A mortgagee clause is the provision in a property insurance policy that names the lender as a protected party and directs insurance proceeds to the lender in the event of a loss. Without it, the insurer pays the borrower directly — even during default. Lenders who are not correctly listed as mortgagee have no standing to collect insurance proceeds when a property is damaged, regardless of their lien position.

Do private lenders have to follow the same insurance rules as banks?

Private lenders servicing consumer mortgage loans are subject to RESPA and Dodd-Frank force-placement notice requirements. Business-purpose loans are treated differently under federal regulation, but state law varies significantly. Consult a qualified attorney to determine which federal and state insurance servicing requirements apply to your specific loan types and jurisdiction before structuring any servicing process.

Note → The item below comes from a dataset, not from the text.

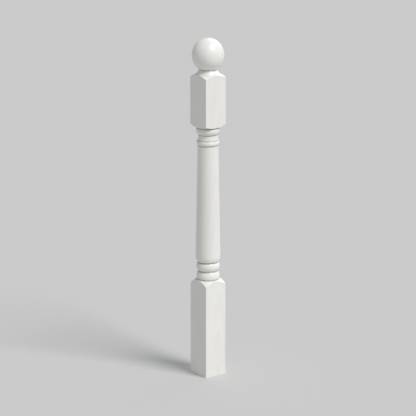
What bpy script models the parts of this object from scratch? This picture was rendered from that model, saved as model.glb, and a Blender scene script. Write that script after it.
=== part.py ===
"""Ball-top newel post: a post turned from a square timber blank, and the wooden ball that crowns it.

Units are metres and +Z is up. The post stands on z = 0 with its axis on Z, and the flats of its square
blocks face along X and Y. The lathe leaves two blocks of the blank square: the base block, and the rail
block that the handrails butt against. Between them stand four beads and a tapered shaft, and above the
rail block a cove rises to the seat of the ball.
"""

import math

import bmesh
import bpy

# The square blank and its eased long edges
BLANK_WIDTH = 0.0889
ARRIS_RADIUS = 0.0015

# Lengths along the axis, one above the other from the floor
BASE_BLOCK_HEIGHT = 0.3340
BASE_SHOULDER_HEIGHT = 0.0198
LOW_BEAD_HEIGHT = 0.0297
FOOT_BEAD_HEIGHT = 0.0330
SHAFT_HEIGHT = 0.4215
COLLAR_BEAD_HEIGHT = 0.0210
NECKING_HEIGHT = 0.0175
CAP_BEAD_HEIGHT = 0.0275
RAIL_LOWER_SHOULDER_HEIGHT = 0.0125
RAIL_BLOCK_HEIGHT = 0.1660
RAIL_UPPER_SHOULDER_HEIGHT = 0.0097
COVE_HEIGHT = 0.0166

# The lower end of the shaft is rounded over this much of its length
SHAFT_ROUNDING_HEIGHT = 0.0220

# Turned diameters
LOW_BEAD_FOOT_DIAMETER = 0.0806
LOW_QUIRK_DIAMETER = 0.0694
FOOT_QUIRK_DIAMETER = 0.0710
SHAFT_FOOT_DIAMETER = 0.0883
SHAFT_TOP_DIAMETER = 0.0738
COLLAR_FOOT_DIAMETER = 0.0694
COLLAR_TOP_DIAMETER = 0.0710
NECKING_FOOT_DIAMETER = 0.0725
NECKING_TOP_DIAMETER = 0.0688
CAP_QUIRK_DIAMETER = 0.0656
CAP_BEAD_TOP_DIAMETER = 0.0784
COVE_FOOT_DIAMETER = 0.0878

# How far each bead stands out, in radius, past the wider of its two ends
LOW_BEAD_PROJECTION = 0.0013
FOOT_BEAD_PROJECTION = 0.0062
COLLAR_BEAD_PROJECTION = 0.0048
CAP_BEAD_PROJECTION = 0.0030

# How far each arc bows off its chord
BASE_SHOULDER_BOW = 0.0014
RAIL_LOWER_SHOULDER_BOW = 0.0018
RAIL_UPPER_SHOULDER_BOW = 0.0003
COVE_BOW = 0.0009

# The ball is a little taller than it is wide, and is cut flat below where it sits on the cove
BALL_DIAMETER = 0.1132
BALL_HEIGHT = 0.1203
BALL_SEAT_CUT = 0.0102
SEAT_JOINT = 0.0003

# Fineness of the facets
TURNED_SIDES = 56
ARC_STEPS = 6
BALL_STEPS = 18
ARRIS_STEPS = 3
MERGE_DISTANCE = 1e-6
SHARP_ANGLE = math.radians(25)

# White enamel
PAINT_COLOUR = (0.86, 0.855, 0.83, 1.0)
PAINT_ROUGHNESS = 0.38


def sweep(centre, radius, first, last):
    """Points on a circle in the (radius, height) plane, after the angle first and up to last."""
    angles = [first + (last - first) * step / ARC_STEPS for step in range(1, ARC_STEPS + 1)]
    return [(centre[0] + radius * math.cos(angle), centre[1] + radius * math.sin(angle)) for angle in angles]


def bowed_arc(start, end, bow):
    """Points after start, up to end above it, on an arc that bows outward, or inward if bow is negative."""
    run, rise = end[0] - start[0], end[1] - start[1]
    chord = math.hypot(run, rise)
    side = math.copysign(1, bow)
    depth = abs(bow)
    radius = (chord**2 / 4 + depth**2) / (2 * depth)
    to_centre = side * (radius - depth) / chord
    centre = ((start[0] + end[0]) / 2 - rise * to_centre, (start[1] + end[1]) / 2 + run * to_centre)
    first = math.atan2(start[1] - centre[1], start[0] - centre[0])
    turn = side * 2 * math.asin(chord / (2 * radius))
    return sweep(centre, radius, first, first + turn)


def bead(start, end, projection):
    """Points after start, up to end above it, on the circle through both that stands out past the wider one.

    The circle reaches the radius widest at the height below over the start. Each end's depth inside that
    reach, and its height from there, give the same circle, and those two conditions fix below.
    """
    widest = max(start[0], end[0]) + projection
    height = end[1] - start[1]
    low, high = widest - start[0], widest - end[0]
    root = math.sqrt(low * high * (height**2 + (high - low) ** 2))
    below = low * (height**2 + high * (high - low)) / (height * low + root)
    radius = (below**2 / low + low) / 2
    centre = (widest - radius, start[1] + below)
    first = math.atan2(start[1] - centre[1], start[0] - centre[0])
    last = math.atan2(end[1] - centre[1], end[0] - centre[0])
    return sweep(centre, radius, first, last)


def rounding(start, end):
    """Points after start, up to end above it, on the quarter ellipse that leaves level and ends upright."""
    angles = [math.pi / 2 * step / ARC_STEPS for step in range(1, ARC_STEPS + 1)]
    reach, height = end[0] - start[0], end[1] - start[1]
    return [(start[0] + reach * math.sin(angle), end[1] - height * math.cos(angle)) for angle in angles]


def stack_heights():
    """The height of the top of each stretch of the post, by its name."""
    lengths = {
        "base block": BASE_BLOCK_HEIGHT,
        "base shoulder": BASE_SHOULDER_HEIGHT,
        "low bead": LOW_BEAD_HEIGHT,
        "foot bead": FOOT_BEAD_HEIGHT,
        "shaft": SHAFT_HEIGHT,
        "collar bead": COLLAR_BEAD_HEIGHT,
        "necking": NECKING_HEIGHT,
        "cap bead": CAP_BEAD_HEIGHT,
        "rail lower shoulder": RAIL_LOWER_SHOULDER_HEIGHT,
        "rail block": RAIL_BLOCK_HEIGHT,
        "rail upper shoulder": RAIL_UPPER_SHOULDER_HEIGHT,
        "cove": COVE_HEIGHT,
    }
    tops = {}
    height = 0
    for name, length in lengths.items():
        height += length
        tops[name] = height
    return tops


def seat_radius():
    """The ball's own radius where it is cut flat, which the top of the cove meets."""
    level = 1 - 2 * BALL_SEAT_CUT / BALL_HEIGHT
    return BALL_DIAMETER / 2 * math.sqrt(1 - level**2)


def post_profile(top):
    """The cut of the lathe, from the waste below the floor up to the seat.

    Beside the two square blocks the cut runs clear of the blank, so there the blank's own faces stay.
    """
    corner = BLANK_WIDTH / math.sqrt(2)
    clear = BLANK_WIDTH

    points = [(0, -clear), (clear, -clear), (clear, top["base block"]), (corner, top["base block"])]
    points += bowed_arc(points[-1], (LOW_BEAD_FOOT_DIAMETER / 2, top["base shoulder"]), BASE_SHOULDER_BOW)
    points += bead(points[-1], (LOW_QUIRK_DIAMETER / 2, top["low bead"]), LOW_BEAD_PROJECTION)
    points += bead(points[-1], (FOOT_QUIRK_DIAMETER / 2, top["foot bead"]), FOOT_BEAD_PROJECTION)

    points += rounding(points[-1], (SHAFT_FOOT_DIAMETER / 2, top["foot bead"] + SHAFT_ROUNDING_HEIGHT))
    points += [(SHAFT_TOP_DIAMETER / 2, top["shaft"]), (COLLAR_FOOT_DIAMETER / 2, top["shaft"])]
    points += bead(points[-1], (COLLAR_TOP_DIAMETER / 2, top["collar bead"]), COLLAR_BEAD_PROJECTION)
    points += [(NECKING_FOOT_DIAMETER / 2, top["collar bead"]), (NECKING_TOP_DIAMETER / 2, top["necking"])]
    points += [(CAP_QUIRK_DIAMETER / 2, top["necking"])]
    points += bead(points[-1], (CAP_BEAD_TOP_DIAMETER / 2, top["cap bead"]), CAP_BEAD_PROJECTION)

    points += bowed_arc(points[-1], (corner, top["rail lower shoulder"]), RAIL_LOWER_SHOULDER_BOW)
    points += [(clear, top["rail lower shoulder"]), (clear, top["rail block"]), (corner, top["rail block"])]
    cove_foot = (COVE_FOOT_DIAMETER / 2, top["rail upper shoulder"])
    points += bowed_arc(points[-1], cove_foot, RAIL_UPPER_SHOULDER_BOW)
    points += bowed_arc(cove_foot, (seat_radius(), top["cove"]), -COVE_BOW)
    return points + [(0, top["cove"])]


def ball_profile(seat):
    """The outline of the ball, from the flat on its seat up to its top."""
    centre = seat + BALL_HEIGHT / 2 - BALL_SEAT_CUT
    first = math.asin((seat - centre) / (BALL_HEIGHT / 2))
    angles = [first + (math.pi / 2 - first) * step / BALL_STEPS for step in range(BALL_STEPS)]
    outline = [
        (BALL_DIAMETER / 2 * math.cos(angle), centre + BALL_HEIGHT / 2 * math.sin(angle)) for angle in angles
    ]
    return [(0, seat)] + outline + [(0, centre + BALL_HEIGHT / 2)]


def new_object(name, mesh):
    """An object in the scene that holds the mesh."""
    piece = bpy.data.objects.new(name, mesh)
    bpy.context.scene.collection.objects.link(piece)
    return piece


def turned(name, profile):
    """An object turned about Z from a profile of (radius, height) points that runs up from the axis to it."""
    mesh = bpy.data.meshes.new(name)
    corners = [(radius, 0, height) for radius, height in reversed(profile)]
    mesh.from_pydata(corners, [(index, index + 1) for index in range(len(corners) - 1)], [])
    piece = new_object(name, mesh)
    screw = piece.modifiers.new("turning", "SCREW")
    screw.steps = TURNED_SIDES
    screw.render_steps = TURNED_SIDES
    screw.use_merge_vertices = True
    screw.merge_threshold = MERGE_DISTANCE
    return piece


def square_blank(height):
    """The sawn blank from the floor up, with its four long edges eased, as a guide for the cut."""
    shape = bmesh.new()
    bmesh.ops.create_cube(shape, size=1)
    bmesh.ops.scale(shape, vec=(BLANK_WIDTH, BLANK_WIDTH, height), verts=shape.verts)
    bmesh.ops.translate(shape, vec=(0, 0, height / 2), verts=shape.verts)
    long_edges = [edge for edge in shape.edges if edge.verts[0].co.xy == edge.verts[1].co.xy]
    bmesh.ops.bevel(
        shape, geom=long_edges, offset=ARRIS_RADIUS, segments=ARRIS_STEPS, profile=0.5, affect="EDGES"
    )
    mesh = bpy.data.meshes.new("square_blank")
    shape.to_mesh(mesh)
    shape.free()
    blank = new_object("square_blank", mesh)
    blank.hide_render = True
    blank.display_type = "WIRE"
    return blank


def settle(piece, material):
    """Keeps what the modifiers make of the piece, shades its rounds smooth and gives it its finish."""
    mesh = bpy.data.meshes.new_from_object(piece.evaluated_get(bpy.context.evaluated_depsgraph_get()))
    piece.modifiers.clear()
    piece.data = mesh
    mesh.shade_smooth()
    mesh.set_sharp_from_angle(angle=SHARP_ANGLE)
    mesh.materials.clear()
    mesh.materials.append(material)


def paint(name):
    """The white enamel that covers a piece."""
    material = bpy.data.materials.new(name)
    material.use_nodes = True
    shader = material.node_tree.nodes["Principled BSDF"]
    shader.inputs["Base Color"].default_value = PAINT_COLOUR
    shader.inputs["Roughness"].default_value = PAINT_ROUGHNESS
    shader.inputs["Metallic"].default_value = 0
    return material


def build_post(top):
    """The post: what the square blank and the cut of the lathe have in common."""
    post = turned("turned_post", post_profile(top))
    blank = square_blank(top["cove"] + BLANK_WIDTH)
    cut = post.modifiers.new("square blank", "BOOLEAN")
    cut.operation = "INTERSECT"
    cut.object = blank
    settle(post, paint("post_paint"))


def build_ball(top):
    """The ball on the flat top of the cove."""
    ball = turned("ball_top", ball_profile(top["cove"] + SEAT_JOINT))
    settle(ball, paint("ball_paint"))


def main():
    """Clears the scene and builds both pieces."""
    for leftover in list(bpy.data.objects):
        bpy.data.objects.remove(leftover, do_unlink=True)
    top = stack_heights()
    build_post(top)
    build_ball(top)


main()
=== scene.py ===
"""The looks of a ball-top newel post: brushed white enamel over turned timber, on a pale studio floor.

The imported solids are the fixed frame. Both of their nodes are replaced by finer surfaces of the same form.
The post is one surface over two parameters, the bearing round its axis and the way up its section. The
section is a row of straight stretches and arcs whose corners are eased, as sanding and paint leave them.
"""

from __future__ import annotations

import logging
import math
from collections.abc import Mapping, Sequence
from dataclasses import dataclass
from enum import Enum

import bpy
import numpy as np
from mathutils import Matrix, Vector

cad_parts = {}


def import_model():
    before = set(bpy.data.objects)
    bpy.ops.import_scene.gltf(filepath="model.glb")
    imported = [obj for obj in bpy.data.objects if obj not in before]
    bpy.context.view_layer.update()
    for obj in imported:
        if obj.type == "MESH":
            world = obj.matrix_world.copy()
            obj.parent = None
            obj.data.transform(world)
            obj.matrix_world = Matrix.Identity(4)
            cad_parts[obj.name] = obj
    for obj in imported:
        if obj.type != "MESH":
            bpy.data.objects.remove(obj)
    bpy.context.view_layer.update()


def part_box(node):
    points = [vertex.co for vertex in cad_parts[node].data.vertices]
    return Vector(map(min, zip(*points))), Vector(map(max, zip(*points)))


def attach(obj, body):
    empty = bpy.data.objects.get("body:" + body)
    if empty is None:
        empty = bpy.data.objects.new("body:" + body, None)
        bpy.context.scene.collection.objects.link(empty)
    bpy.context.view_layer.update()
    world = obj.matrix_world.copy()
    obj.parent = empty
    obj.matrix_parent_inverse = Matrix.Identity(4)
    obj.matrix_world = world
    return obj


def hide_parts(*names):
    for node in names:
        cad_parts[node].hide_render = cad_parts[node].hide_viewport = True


BODY = "root"
NOISE_MEAN = 0.5
LOG = logging.getLogger("newel_post")

# Red, green, blue and alpha; and how many features a pattern has in each metre along each axis.
Colour = tuple[float, float, float, float]
Scale = tuple[float, float, float]


class Worked(Enum):
    """How the timber of a stretch was worked, which decides the marks that it carries."""

    SAWN = "sawn"
    PLANED = "planed"
    TURNED = "turned"


class Light(Enum):
    """What a studio lamp is for."""

    KEY = "key"
    RIM = "rim"


def place(radius: float | np.ndarray, height: float | np.ndarray) -> np.ndarray:
    """A (radius, height) point of the section, or one for each bearing if either is an array over them."""
    return np.stack(np.broadcast_arrays(radius, height), axis=-1)


@dataclass(frozen=True)
class Straight:
    """A straight stretch of the section: the point moves evenly from start to end with the share."""

    start: np.ndarray
    end: np.ndarray
    rows: int
    worked: Worked = Worked.TURNED

    def at(self, share: np.ndarray) -> np.ndarray:
        """The points at these shares of the stretch."""
        return self.start + (self.end - self.start) * share[..., None]

    def length(self) -> np.ndarray:
        """The length of the stretch, at each bearing if it differs."""
        return np.linalg.norm(self.end - self.start, axis=-1)

    def spacing(self) -> np.ndarray:
        """Shares from 0 to 1, closer together at both ends so that the eased corners shade cleanly."""
        return (1 - np.cos(np.linspace(0, np.pi, self.rows))) / 2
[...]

How does insurance affect the foreclosure timeline?

Insurance does not directly shorten or lengthen foreclosure timelines — but undetected property damage during foreclosure (which averages 762 days nationally per ATTOM Q4 2024) creates value impairment that reduces recovery at sale. Continuous coverage through the entire foreclosure period is essential. Properties that sustain uninsured damage mid-foreclosure often sell at steep discounts relative to their pre-damage value, directly reducing lender recovery.


This content is for informational purposes only and does not constitute legal, financial, or regulatory advice. Lending and servicing regulations vary by state. Consult a qualified attorney before structuring any loan.